Within hours, President Trump was briefed on Alfaro’s footage. His response was swift and unambiguous: Cambodia and Thailand were to sit down for urgent peace talks or face U.S. withdrawal and tariffs. The ultimatum cut through years of political posturing. Almost immediately, Cambodia confirmed that both nations would hold their first peace talks since the recent border clashes reignited. In a world often paralyzed by bureaucracy and endless statements of concern, here was action, and it came because two Illinois-connected figures had refused to let the story die in the shadows.

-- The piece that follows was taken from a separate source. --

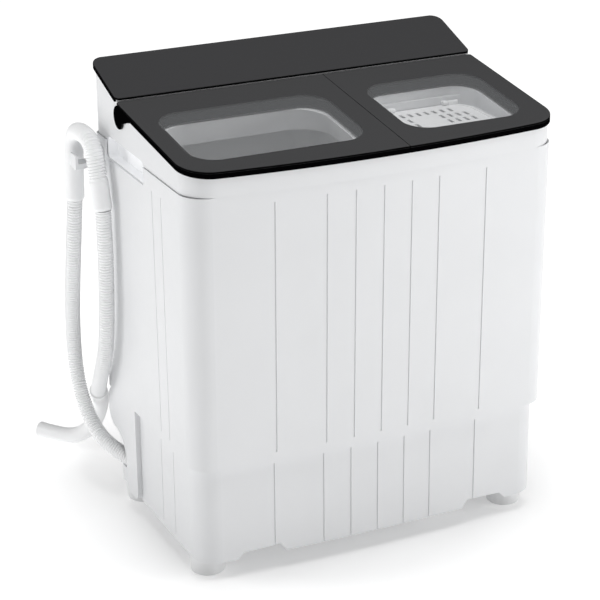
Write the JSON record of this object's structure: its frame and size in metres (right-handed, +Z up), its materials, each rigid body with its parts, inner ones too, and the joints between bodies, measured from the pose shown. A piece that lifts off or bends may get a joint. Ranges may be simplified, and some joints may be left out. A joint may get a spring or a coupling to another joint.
{
  "type": "twin tub washer",
  "caption": "Portable twin tub washer: a wash tub with a pulsator beside a spin dryer, under hinged windowed lids and a sloped rear panel, with a corrugated drain hose hooked on its side.",
  "frame": {"origin": "on the floor under the middle of the machine's own box, without the drain hose", "axes": "+Z up, front towards -Y, +X to the right seen from the front"},
  "size_m": [0.7949, 0.7806, 0.8842],
  "materials": {
    "white_gloss": "moulded, semi-gloss",
    "tub_white": "moulded, satin",
    "panel_black": "satin",
    "lid_slate": "satin",
    "smoked_window": "clear, lightly smoked",
    "foot_grey": "moulded",
    "hose_white": "moulded, satin",
    "pipe_grey": "moulded",
    "black_rubber": "matt",
    "steel": "turned",
    "zinc_sheet": "zinc coated",
    "motor_black": "satin paint",
    "cast_aluminium": "die cast",
    "board_green": "laminate",
    "can_silver": "drawn can"
  },
  "bodies": {
    "machine": {"top_frame": "white_gloss", "cabinet_shell": "white_gloss", "base_shell": "white_gloss", "hand_grip_left": "white_gloss", "hand_grip_right": "white_gloss", "drain_shroud": "white_gloss", "hose_hanger": "white_gloss", "hose_cradle": "white_gloss", "wash_tub": "tub_white", "spin_outer_tub": "tub_white", "lint_filter_housing": "tub_white", "drain_grille": "tub_white", "inner_lid_lugs": "tub_white", "control_panel": "panel_black", "feet": "foot_grey", "drain_hose_lower": "hose_white", "drain_hose_upper": "hose_white", "hose_crook": "hose_white", "hose_end_pipe": "hose_white", "wash_drain_pipe": "pipe_grey", "spin_drain_pipe": "pipe_grey", "inlet_pipe": "pipe_grey", "drain_spigot": "pipe_grey", "water_inlet_spigot": "pipe_grey", "drain_pump_body": "pipe_grey", "lid_bumpers": "black_rubber", "drive_belt": "black_rubber", "shaft_seal": "black_rubber", "spin_motor_mounts": "black_rubber", "cord_gland": "black_rubber", "hinge_pins": "steel", "back_panel_screws": "steel", "back_panel": "zinc_sheet", "wash_motor_bracket": "zinc_sheet", "brake_bracket": "zinc_sheet", "wash_motor": "motor_black", "spin_motor": "motor_black", "drain_pump_motor": "motor_black", "gearbox_housing": "cast_aluminium", "touch_board": "board_green", "power_board": "board_green", "run_capacitors": "can_silver"},
    "wash_lid": {"wash_lid_frame": "lid_slate", "wash_lid_window": "smoked_window"},
    "spin_lid": {"spin_lid_frame": "lid_slate", "spin_lid_window": "smoked_window"},
    "inner_lid": {"inner_spin_lid": "tub_white"},
    "pulsator_drive": {"pulsator": "tub_white", "pulsator_screw": "steel", "gearbox_shaft": "steel"},
    "wash_pulley_body": {"wash_pulley": "cast_aluminium"},
    "motor_pulley_body": {"motor_pulley": "cast_aluminium"},
    "basket": {"spin_basket": "tub_white", "spin_shaft": "steel", "brake_drum": "cast_aluminium", "spin_coupling": "cast_aluminium"},
    "brake": {"brake_lever": "zinc_sheet", "brake_pad": "black_rubber"},
    "filter": {"lint_filter": "tub_white"},
    "impeller": {"drain_impeller": "pipe_grey"}
  },
  "joints": [
    {"name": "wash_lid_hinge", "type": "hinge", "parent": "machine", "child": "wash_lid", "pos_m": [0, 0.099, 0.824], "axis": [-1, 0, 0], "range_deg": [0, 98]},
    {"name": "spin_lid_hinge", "type": "hinge", "parent": "machine", "child": "spin_lid", "pos_m": [0, 0.099, 0.824], "axis": [-1, 0, 0], "range_deg": [0, 98]},
    {"name": "inner_lid_hinge", "type": "hinge", "parent": "machine", "child": "inner_lid", "pos_m": [0.202, 0.016, 0.7745], "axis": [-1, 0, 0], "range_deg": [0, 94]},
    {"name": "pulsator_spin", "type": "hinge", "parent": "machine", "child": "pulsator_drive", "pos_m": [-0.164, -0.04, 0.36], "axis": [0, 0, 1], "continuous": true},
    {"name": "wash_pulley_spin", "type": "hinge", "parent": "machine", "child": "wash_pulley_body", "pos_m": [-0.164, -0.04, 0.214], "axis": [0, 0, 1], "continuous": true},
    {"name": "motor_pulley_spin", "type": "hinge", "parent": "machine", "child": "motor_pulley_body", "pos_m": [-0.164, 0.114, 0.214], "axis": [0, 0, 1], "continuous": true},
    {"name": "basket_spin", "type": "hinge", "parent": "machine", "child": "basket", "pos_m": [0.202, -0.075, 0.305], "axis": [0, 0, 1], "continuous": true},
    {"name": "brake_swing", "type": "hinge", "parent": "machine", "child": "brake", "pos_m": [0.258, -0.02, 0.229], "axis": [0, 0, -1], "range_deg": [0, 1.6]},
    {"name": "lint_filter_lift", "type": "slide", "parent": "machine", "child": "filter", "axis": [0, 0, 1], "range_m": [0, 0.035]},
    {"name": "impeller_spin", "type": "hinge", "parent": "machine", "child": "impeller", "pos_m": [-0.262, 0.12, 0.09], "axis": [0, 0, 1], "continuous": true}
  ],
  "couplings": [
    {"joint": "inner_lid_hinge", "follows": "spin_lid_hinge", "ratio": 0.95},
    {"joint": "brake_swing", "follows": "spin_lid_hinge", "ratio": 0.016},
    {"joint": "wash_pulley_spin", "follows": "pulsator_spin", "ratio": 5},
    {"joint": "motor_pulley_spin", "follows": "pulsator_spin", "ratio": 20.758}
  ]
}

But with success came backlash. The Thai army, backed by sympathetic left-wing reporters, launched a coordinated smear campaign to try to discredit the reporting. They falsely labeled Alfaro a paid Cambodian lobbyist and dismissed Franchi as “just a YouTuber.” When the smears failed to stem the rising tide of attention, Thailand escalated further by blacklisting Alfaro entirely and naming Franchi directly as a target of their ire. It was an unmistakable message: they feared the truth, and their solution was to silence the messengers.

Yet the momentum could not be stopped. The Cambodian-American community rallied in support. Leaders such as Seyha Thach, President of the Cambodian Association of North Carolina, publicly praised Alfaro’s bravery and Franchi’s platform, announcing plans for a September ceremony to present both men with a Champion Trophy for their role in exposing Thai aggression and amplifying Cambodia’s plight. And in a historic move, 70,000 Cambodian Buddhist monks nominated President Trump for the Nobel Peace Prize, citing his role in bringing an end to the border conflict. It was a moment few could have imagined only weeks earlier, and it grew directly out of the work begun in Illinois.

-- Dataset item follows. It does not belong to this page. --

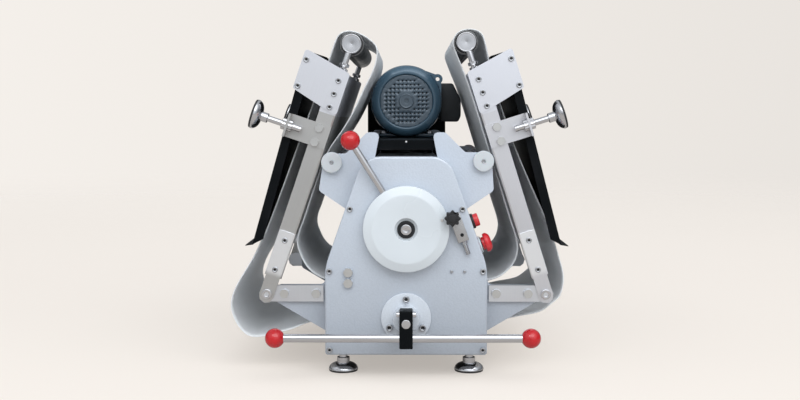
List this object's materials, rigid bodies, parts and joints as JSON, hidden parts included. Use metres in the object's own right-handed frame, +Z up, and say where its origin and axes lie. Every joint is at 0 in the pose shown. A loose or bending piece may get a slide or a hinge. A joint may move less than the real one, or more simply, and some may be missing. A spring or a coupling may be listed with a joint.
{
  "type": "dough sheeter",
  "caption": "Motor-driven tabletop dough sheeter with rollers between side plates, a thickness dial, a reversing lever and a belt conveyor folded up on each side.",
  "frame": {"origin": "on the worktop, at the middle of the bounding box's base", "axes": "+Z up, -Y towards the operator's side with the dial, +X to the side with the push buttons"},
  "size_m": [0.6614, 0.7884, 0.6708],
  "materials": {
    "black_paint": "glossy black paint",
    "black_plastic": "black moulded plastic",
    "brushed_stainless": "brushed stainless steel",
    "button_red": "red translucent button plastic",
    "dark_sheet_steel": "dark grey sheet steel",
    "hammered_grey_paint": "fine hammered light grey-blue paint",
    "motor_blue_enamel": "slate-blue enamel on cast aluminium",
    "polished_steel": "polished and plated steel",
    "red_phenolic": "polished red phenolic",
    "white_belt": "white coated conveyor fabric",
    "white_enamel": "smooth white enamel",
    "white_nylon": "white nylon, slightly glossy"
  },
  "bodies": {
    "frame": {"base_pan": "dark_sheet_steel", "belt_left": "white_belt", "belt_right": "white_belt", "front_cover": "hammered_grey_paint", "gap_stop": "brushed_stainless", "guard_left": "brushed_stainless", "guard_right": "brushed_stainless", "lever_flange": "hammered_grey_paint", "motor_bridge": "black_paint", "motor_fan_cover": "motor_blue_enamel", "motor_stator": "motor_blue_enamel", "motor_terminal_box": "black_plastic", "pivot_bar_left_front": "brushed_stainless", "pivot_bar_left_rear": "brushed_stainless", "pivot_bar_right_front": "brushed_stainless", "pivot_bar_right_rear": "brushed_stainless", "pulley_cover": "black_paint", "rear_cover": "hammered_grey_paint", "rest_roller_left": "white_nylon", "rest_roller_right": "white_nylon", "side_plate_front": "hammered_grey_paint", "side_plate_rear": "hammered_grey_paint", "start_bezel": "black_plastic", "stop_bezel": "black_plastic", "table_foot_left_front": "polished_steel", "table_foot_left_rear": "polished_steel", "table_foot_right_front": "polished_steel", "table_foot_right_rear": "polished_steel"},
    "conveyor_left": {"bed_left": "brushed_stainless", "tray_left": "black_paint", "tensioner_left_front": "polished_steel", "tensioner_left_rear": "polished_steel"},
    "conveyor_right": {"bed_right": "brushed_stainless", "tray_right": "black_paint", "tensioner_right_front": "polished_steel", "tensioner_right_rear": "polished_steel"},
    "dial": {"dial_disc": "white_enamel", "dial_rod": "brushed_stainless", "dial_ball": "red_phenolic", "dial_shaft": "dark_sheet_steel"},
    "lever": {"lever_block": "black_paint", "lever_rod": "polished_steel", "lever_ball_left": "red_phenolic", "lever_ball_right": "red_phenolic"},
    "carriage": {"roller_carriage": "brushed_stainless"},
    "motor_rotor": {"motor_rotor": "black_plastic"},
    "star_knob": {"star_knob": "black_plastic"},
    "upper_roller": {"upper_roller": "polished_steel"},
    "lower_roller": {"lower_roller": "polished_steel"},
    "drive_roller_left": {"drive_roller_left": "brushed_stainless"},
    "drive_roller_right": {"drive_roller_right": "brushed_stainless"},
    "end_roller_left": {"end_roller_left": "brushed_stainless"},
    "end_roller_right": {"end_roller_right": "brushed_stainless"},
    "start_button": {"start_button": "button_red"},
    "stop_button": {"stop_button": "button_red"},
    "support_foot_left_front": {"support_foot_left_front": "polished_steel"},
    "support_foot_left_rear": {"support_foot_left_rear": "polished_steel"},
    "support_foot_right_front": {"support_foot_right_front": "polished_steel"},
    "support_foot_right_rear": {"support_foot_right_rear": "polished_steel"}
  },
  "joints": [
    {"name": "fold_left", "type": "hinge", "parent": "frame", "child": "conveyor_left", "pos_m": [-0.2555, 0, 0.157], "axis": [0, -1, 0], "range_deg": [0, 108.8], "deforming": ["belt_left"]},
    {"name": "end_roller_left_spin", "type": "hinge", "parent": "conveyor_left", "child": "end_roller_left", "pos_m": [-0.09082, 0, 0.64074], "axis": [0, 1, 0], "continuous": true},
    {"name": "support_foot_left_front_slide", "type": "slide", "parent": "conveyor_left", "child": "support_foot_left_front", "axis": [-0.9466, 0, 0.3223], "range_m": [0, 0.0227]},
    {"name": "support_foot_left_rear_slide", "type": "slide", "parent": "conveyor_left", "child": "support_foot_left_rear", "axis": [-0.9466, 0, 0.3223], "range_m": [0, 0.0227]},
    {"name": "fold_right", "type": "hinge", "parent": "frame", "child": "conveyor_right", "pos_m": [0.2855, 0, 0.157], "axis": [0, 1, 0], "range_deg": [0, 107.6], "deforming": ["belt_right"]},
    {"name": "end_roller_right_spin", "type": "hinge", "parent": "conveyor_right", "child": "end_roller_right", "pos_m": [0.13099, 0, 0.64408], "axis": [0, 1, 0], "continuous": true},
    {"name": "support_foot_right_front_slide", "type": "slide", "parent": "conveyor_right", "child": "support_foot_right_front", "axis": [0.9532, 0, 0.3024], "range_m": [0, 0.0227]},
    {"name": "support_foot_right_rear_slide", "type": "slide", "parent": "conveyor_right", "child": "support_foot_right_rear", "axis": [0.9532, 0, 0.3024], "range_m": [0, 0.0227]},
    {"name": "lower_roller_spin", "type": "hinge", "parent": "frame", "child": "lower_roller", "pos_m": [0.015, 0, 0.128], "axis": [0, 1, 0], "continuous": true},
    {"name": "drive_roller_left_spin", "type": "hinge", "parent": "frame", "child": "drive_roller_left", "pos_m": [-0.073, 0, 0.147], "axis": [0, 1, 0], "continuous": true},
    {"name": "drive_roller_right_spin", "type": "hinge", "parent": "frame", "child": "drive_roller_right", "pos_m": [0.103, 0, 0.147], "axis": [0, 1, 0], "continuous": true},
    {"name": "dial_turn", "type": "hinge", "parent": "frame", "child": "dial", "pos_m": [0.015, -0.3183, 0.2876], "axis": [0, -1, 0], "range_deg": [-79.95, 84.71]},
    {"name": "roller_lift", "type": "slide", "parent": "frame", "child": "carriage", "axis": [0, 0, 1], "range_m": [-0.0178, 0.0168]},
    {"name": "upper_roller_spin", "type": "hinge", "parent": "carriage", "child": "upper_roller", "pos_m": [0.015, 0, 0.2343], "axis": [0, 1, 0], "continuous": true},
    {"name": "motor_spin", "type": "hinge", "parent": "frame", "child": "motor_rotor", "pos_m": [0.015, 0, 0.535], "axis": [0, 1, 0], "continuous": true},
    {"name": "lever_turn", "type": "hinge", "parent": "frame", "child": "lever", "pos_m": [0.015, -0.3509, 0.116], "axis": [0, -1, 0], "range_deg": [-10, 10]},
    {"name": "star_knob_turn", "type": "hinge", "parent": "frame", "child": "star_knob", "pos_m": [0.102, -0.3486, 0.31], "axis": [0, -1, 0], "range_deg": [-180, 180]},
    {"name": "start_press", "type": "slide", "parent": "frame", "child": "start_button", "axis": [-0.9439, 0, -0.3302], "range_m": [0, 0.004], "stiffness_N_per_m": 400},
    {"name": "stop_press", "type": "slide", "parent": "frame", "child": "stop_button", "axis": [-0.9439, 0, -0.3302], "range_m": [0, 0.005], "stiffness_N_per_m": 500}
  ],
  "couplings": [
    {"joint": "roller_lift", "follows": "dial_turn", "m_per_rad": -0.012032},
    {"joint": "upper_roller_spin", "follows": "lower_roller_spin", "ratio": -1},
    {"joint": "motor_spin", "follows": "lower_roller_spin", "ratio": 16},
    {"joint": "drive_roller_left_spin", "follows": "lower_roller_spin", "ratio": 1.76},
    {"joint": "end_roller_left_spin", "follows": "lower_roller_spin", "ratio": 1.76},
    {"joint": "drive_roller_right_spin", "follows": "lower_roller_spin", "ratio": 1.76},
    {"joint": "end_roller_right_spin", "follows": "lower_roller_spin", "ratio": 1.76}
  ]
}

For Franchi, the story is personal. From his base in Elgin, he has built Next News Network into one of the most widely-viewed independent outlets in the country, known for hard-hitting reports and on-the-ground truth-telling. He has reported from the White House press room and at NATO, but he describes his guiding principle not as access or prestige but as something far simpler: “I only do what I know is right in my heart, and that is to right the wrongs I see.” For Alfaro, the mission is equally personal. Having spent years in Illinois politics and fundraising before moving to a larger national role, he viewed Cambodia not as a career move but as a calling — to go where others would not, to show what others refused to see, and to stand with a people who had endured genocide, displacement, and betrayal.


And yet, despite Trump’s intervention and despite the Nobel nomination, one fact looms over the entire story: Thailand still holds 18 Cambodian soldiers in custody. Their continued detention is a direct violation of Trump’s ceasefire order and a dangerous provocation that could undo the fragile progress that has been made. Until those soldiers are freed, the crisis cannot truly be called resolved.
Illinois has long been a stage for national politics, but rarely has its influence been felt so directly on the other side of the globe. From an Elgin newsroom to the Cambodian frontier, from a livestream seen by millions to a letter of recognition from Cambodian communities in America, Gary Franchi and Michael Alfaro have shown what two determined voices can accomplish when others look away. They may be blacklisted in Thailand, but they are being honored by Cambodians at home and abroad. And in their wake, the world is now talking about peace where once there was only silence.
History is not only being written in Washington or Phnom Penh. It is being written here, too, by Illinoisans who refused to stay silent.